HMRC used eBay data to estimate turnover
by Rickie Lowery
A taxpayer failed to provide details of sales made through online market places, so HMRC used its power to collect that data directly from the market provider.
Adspec Limited imported electronic tablets and accessories from China and sold them to UK customers via eBay, Amazon and its own website. The company’s sole owner/ director was Adil Hussain.
HMRC examined Adspec’s import figures and compared them to the turnover reported on its VAT and CT returns. Data obtained from one of the company’s eBay account confirmed HMRC’s suspicions that a large number of sales were not declared. This precise information on products advertised and the price points allowed HMRC to raise VAT assessments and calculate the likely profit margins of the company.
In August 2016, HMRC raised assessments and penalty notices covering the accounting periods ended 3 March 2014 to 31 March 2015 and VAT quarters 4 March 2013 to 31 December 2015.
The crux of these assessments was that HMRC believed Adspec had significantly underdeclared its imported goods figure. This would in turn mean sales had been similarly understated. HMRC had requested Adspec provide their records covering the periods under review; by the time of the hearing these documents had still not been provided.
Following an independent review of the amounts, the tax at stake totalled £316,053 and the penalties £193,585. HMRC also issued Personal Liability Notices (PLNs) for the penalties, making them a personal liability of Hussain.
Hussain appealed to the first tier tribunal (FTT).
The FTT
The disputed matters were:
Whether trading receipts and profits had been omitted for CT purposes for the periods in question and whether this was a deliberate act for penalty purposes.
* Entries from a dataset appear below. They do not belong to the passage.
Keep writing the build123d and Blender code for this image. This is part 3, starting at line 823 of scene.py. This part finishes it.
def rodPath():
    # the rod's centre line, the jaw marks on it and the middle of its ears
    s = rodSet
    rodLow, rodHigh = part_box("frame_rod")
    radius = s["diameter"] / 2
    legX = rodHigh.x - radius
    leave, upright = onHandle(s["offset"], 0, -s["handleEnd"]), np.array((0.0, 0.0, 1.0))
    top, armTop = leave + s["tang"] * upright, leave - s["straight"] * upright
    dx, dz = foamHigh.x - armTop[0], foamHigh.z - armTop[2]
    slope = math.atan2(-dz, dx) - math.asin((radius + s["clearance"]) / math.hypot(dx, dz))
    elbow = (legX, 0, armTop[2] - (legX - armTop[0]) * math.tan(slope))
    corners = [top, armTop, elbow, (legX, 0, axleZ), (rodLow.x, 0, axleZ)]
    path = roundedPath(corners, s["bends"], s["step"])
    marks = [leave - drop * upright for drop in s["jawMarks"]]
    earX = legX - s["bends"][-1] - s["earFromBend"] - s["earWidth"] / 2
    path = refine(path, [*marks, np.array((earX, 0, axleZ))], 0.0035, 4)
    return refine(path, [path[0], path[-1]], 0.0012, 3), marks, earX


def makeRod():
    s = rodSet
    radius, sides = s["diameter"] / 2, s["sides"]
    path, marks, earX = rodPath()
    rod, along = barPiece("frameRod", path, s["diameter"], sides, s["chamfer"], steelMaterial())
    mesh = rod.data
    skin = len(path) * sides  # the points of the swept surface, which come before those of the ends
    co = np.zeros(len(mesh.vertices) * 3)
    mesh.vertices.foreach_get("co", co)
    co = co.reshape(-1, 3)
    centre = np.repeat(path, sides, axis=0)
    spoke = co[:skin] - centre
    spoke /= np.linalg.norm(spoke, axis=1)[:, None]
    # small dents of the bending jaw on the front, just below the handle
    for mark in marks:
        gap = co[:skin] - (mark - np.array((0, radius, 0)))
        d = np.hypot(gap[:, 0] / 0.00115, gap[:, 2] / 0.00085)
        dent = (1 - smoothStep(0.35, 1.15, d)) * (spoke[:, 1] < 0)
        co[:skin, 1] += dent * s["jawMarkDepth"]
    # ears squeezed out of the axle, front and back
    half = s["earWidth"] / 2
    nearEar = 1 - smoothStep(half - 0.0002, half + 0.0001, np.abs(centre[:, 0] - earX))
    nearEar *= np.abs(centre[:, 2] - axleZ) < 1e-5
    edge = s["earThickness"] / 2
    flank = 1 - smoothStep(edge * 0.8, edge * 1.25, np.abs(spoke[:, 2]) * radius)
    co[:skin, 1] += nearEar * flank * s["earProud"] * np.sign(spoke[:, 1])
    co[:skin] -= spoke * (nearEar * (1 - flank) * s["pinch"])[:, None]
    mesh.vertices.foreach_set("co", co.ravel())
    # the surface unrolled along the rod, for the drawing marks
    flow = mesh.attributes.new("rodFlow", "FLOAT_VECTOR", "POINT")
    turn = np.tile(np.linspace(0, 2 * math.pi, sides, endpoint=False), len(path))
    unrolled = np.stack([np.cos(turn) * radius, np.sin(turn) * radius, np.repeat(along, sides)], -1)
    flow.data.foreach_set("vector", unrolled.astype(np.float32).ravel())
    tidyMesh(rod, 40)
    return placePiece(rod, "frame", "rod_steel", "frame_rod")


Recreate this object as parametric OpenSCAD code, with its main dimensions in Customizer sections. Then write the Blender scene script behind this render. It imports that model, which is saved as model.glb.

Whether there were undeclared sales for VAT purposes for the periods in question and whether their omission was deliberate.
Whether Adspec should in fact have registered and accounted for VAT from 4 March 2013, rather than 1 January 2014 and whether this should attract a penalty.
Whether Hussain was personally liable for the company’s penalties via the PLNs.
Initial findings
The FTT decided that Hussain had chosen not to provide the information requested by HMRC, rather than being unable to provide it, therefore their behaviour was deliberate.
The only records HMRC had received from the company were a set of bank statements, showing amounts being paid in from PayPal. Hussain claimed this was the sole business account, but the FTT were not convinced.
The FTT agreed with HMRC that their assessments represented reasonable estimates based on the limited third party information HMRC had acquired from eBay. Further, they had all been raised within the necessary time limits.
Round sums
They also noted it was impossible to tell from the bank statements how much had actually been received into the PayPal account, as Hussain only ever transferred round sum figures. Even if these represented the full amounts available to transfer, they would still be net of fees, making them more akin to profits than turnover. While this was less of an issue for CT purposes (assuming fees were not claimed elsewhere), it would affect the VAT position.
Without supporting accounting records, it was impossible to confirm whether the bank statements represented the full picture. Hussain argued that HMRC should have acquired further third party information, but the FTT confirmed the onus is on the taxpayer to support their own figures.
Counter arguments
Hussain pointed out they had provided information, however as none of this information was items requested by HMRC (nor, it appears, particularly useful as a substitute) this fell on deaf ears. The FTT believed that the reluctance by Hussain to provide the documents requested was because they would support HMRC’s position.
Hussain next argued that HMRC should have reduced the tax liabilities for postage costs and faulty goods. Again, the FTT were unconvinced as the lack of supporting documentation meant there was no way to prove the VAT status of the suppliers, nor whether faulty items were refunded.
Undaunted, Hussain pointed out that just because there had been additional imports, that does not mean there were additional sales. However, on balance, the FTT concluded additional sales must have occurred.
As a last attempt, Hussain claimed HMRC had not provided any evidence of where the alleged additional funds had gone nor that Hussain had a lavish lifestyle. Once again, the FTT confirmed that HMRC is not required to demonstrate such things; besides, the surplus funds could simply be sitting in the PayPal account.
PNLs
The loss of tax was found to be caused by deliberate behaviour attributable to an officer of the company. As HMRC and the FTT suspected Adspec could become insolvent in the near future, the PNLs were held to be valid.
Hussain argued that HMRC had had no reason to believe Adspec would become insolvent, however based on the magnitude of the assessments and the lack of engagement by Hussain, the FTT disagreed.
The appeal was dismissed.
Conclusion
Whether Hussain wilfully withheld company records to avoid shooting themself in the foot or whether it was unintentionally caused by their mental health issues as they claimed, the lack of documentation made this an easy win for HMRC.